Climate Week En Review January 12, 2018
January 10, 2018
Have you thawed out yet? 35 degrees felt balmy the other day but it is winter and winter should be cold, so... onto the news.
This week's must read: Even California leaders fail to grasp climate change (San Francisco Chronicle) Key excerpt from this opinion piece by our friend at R Street: "we still must grapple with the fact that climate change will make some places less desirable to live. This is reflected in rising insurance rates and declining property values."
This week's must watch: Is climate change making winters more severe?
Maryland joins coalition: Maryland's GOP governor Larry Hogan committed to joining a bipartisan coalition of 14 states aiming to meet the goals set by the Paris Climate Agreement. The U.S. Climate Alliance was formed in June after President Donald Trump announced his intention to withdraw from the international climate accord. In touting Maryland's stringent clean air standards—the state is on track to meet its goal of reducing greenhouse gas emissions by 25 percent by 2020—Hogan stressed "the importance of aggressive but balanced action in states, communities, and businesses."
"The need for multi-state collaboration and international leadership on climate change grows stronger every day," he wrote in a letter to the coalition's executive director. Two other Republican governors have joined, Vermont Gov. Phil Scott and Massachusetts Gov. Charlie Baker. "As long as the U.S. Climate Alliance adds value, shows true bipartisanship, and avoids Washington D.C.'s politics-as-usual, corrosive tactics and distractions, we will gladly invest our time and energy with state colleagues for this cause," Hogan wrote.

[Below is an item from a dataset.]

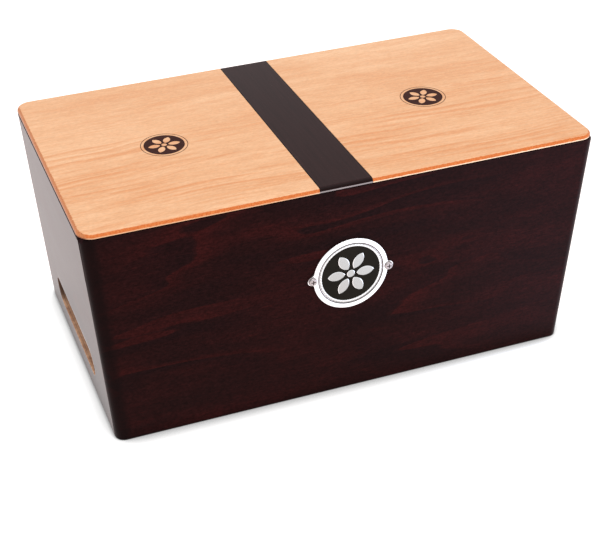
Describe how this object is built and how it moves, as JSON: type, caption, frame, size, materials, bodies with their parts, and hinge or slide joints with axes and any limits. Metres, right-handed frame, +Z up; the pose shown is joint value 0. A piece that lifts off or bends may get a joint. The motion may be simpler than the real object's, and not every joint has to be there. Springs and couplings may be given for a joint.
{
  "type": "bongo cajon",
  "caption": "Small wooden box drum held between the knees, with two light playing boards on top, a dark centre strip, port slots in the leaning ends and a round badge.",
  "frame": {"origin": "centre of the base, on the surface that the box stands on", "axes": "+X along the length, towards the larger voice; -Y towards the badge; +Z up"},
  "size_m": [0.4, 0.2291, 0.1841],
  "materials": {
    "stained_wood": "dark red-brown stain under satin lacquer outside, raw plywood inside",
    "playing_wood": "natural light veneer under satin lacquer",
    "strip_wood": "dark brown satin lacquer",
    "raw_wood": "raw sawn wood",
    "bright_metal": "polished",
    "black_enamel": "gloss",
    "grey_metal": "satin",
    "print_ink": "printed ink under lacquer"
  },
  "bodies": {
    "root": {"front_panel": "stained_wood", "back_panel": "stained_wood", "left_end_panel": "stained_wood", "right_end_panel": "stained_wood", "bottom_panel": "stained_wood", "left_soundboard": "playing_wood", "right_soundboard": "playing_wood", "centre_strip": "strip_wood", "centre_bearer": "raw_wood", "centre_divider": "raw_wood", "corner_post_front_left": "raw_wood", "corner_post_back_left": "raw_wood", "corner_post_front_right": "raw_wood", "corner_post_back_right": "raw_wood", "base_cleat_front_left": "raw_wood", "base_cleat_back_left": "raw_wood", "base_cleat_front_right": "raw_wood", "base_cleat_back_right": "raw_wood", "base_cleat_left_end": "raw_wood", "base_cleat_right_end": "raw_wood", "badge_plate": "bright_metal", "badge_inner_ring": "bright_metal", "badge_screws": "bright_metal", "badge_disc": "black_enamel", "badge_mark": "grey_metal", "left_emblem": "print_ink", "right_emblem": "print_ink"}
  },
  "joints": []
}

Climate caucus grows: The first new GOP members to join the House Climate Solutions Caucus in 2018 are South Carolina's Rep. Mark Sanford and New York's Rep. Dan Donovan. "For over 30 years, I have seen the ever-so-gradual effects of rising sea levels at our farm on the South Carolina coast. I've watched once-thriving pine trees die in that fragile zone between uplands and salt marshes," Sanford said in a statement. "To me, the idea that we should be good stewards of what we've been given simply makes sense." Donovan noted the devastating impacts Superstorm Sandy had on his state in 2012. "Five years ago, Superstorm Sandy devastated Staten Island and other parts of New York City — and just this year we saw hurricanes and wildfires ravage our nation," he said. "Extreme weather events pose a significant risk to the safety of millions of Americans, businesses and properties, and we must act now to confront these challenges." Floridians Rep. Carlos Curbelo and Rep. Ted Deutch founded the bipartisan caucus as a meeting point for members to discuss—and act upon—climate policy. The group is up to 66 members, 33 from each party.

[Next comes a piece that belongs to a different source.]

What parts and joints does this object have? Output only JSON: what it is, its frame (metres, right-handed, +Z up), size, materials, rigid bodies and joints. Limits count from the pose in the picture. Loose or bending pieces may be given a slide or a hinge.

Speaking of the caucus, member Rep. Darrell Issa has announced he will retire at the end of his term. Stay tuned as we profile each GOP member in the caucus throughout the year.
Schwarzenegger/Mayes team up: California's reigning moderate Republicans—former Gov. Arnold Schwarzenegger and Assemblyman Chad Mayes, the self-described conservative chased from his leadership position last year for negotiating with the current governor on the state's cap and trade program—are collaborating on a coalition, New Way California, with an aim to reform the state GOP. "There's so many people in California who feel like they have no place to go," Mayes said. "The old way isn't working and it's time for a new way....We're not going to grow as a party if we expect people to agree with us 100 per cent of the time."
Climate jester: Kentucky Gov. Matt Bevin is the first climate jester of 2018 for his tweet crediting President Donald Trump for ending global warming.
— Matt Bevin (@MattBevin) January 6, 2018
We respectfully refer the governor to this lesson on weather vs. climate.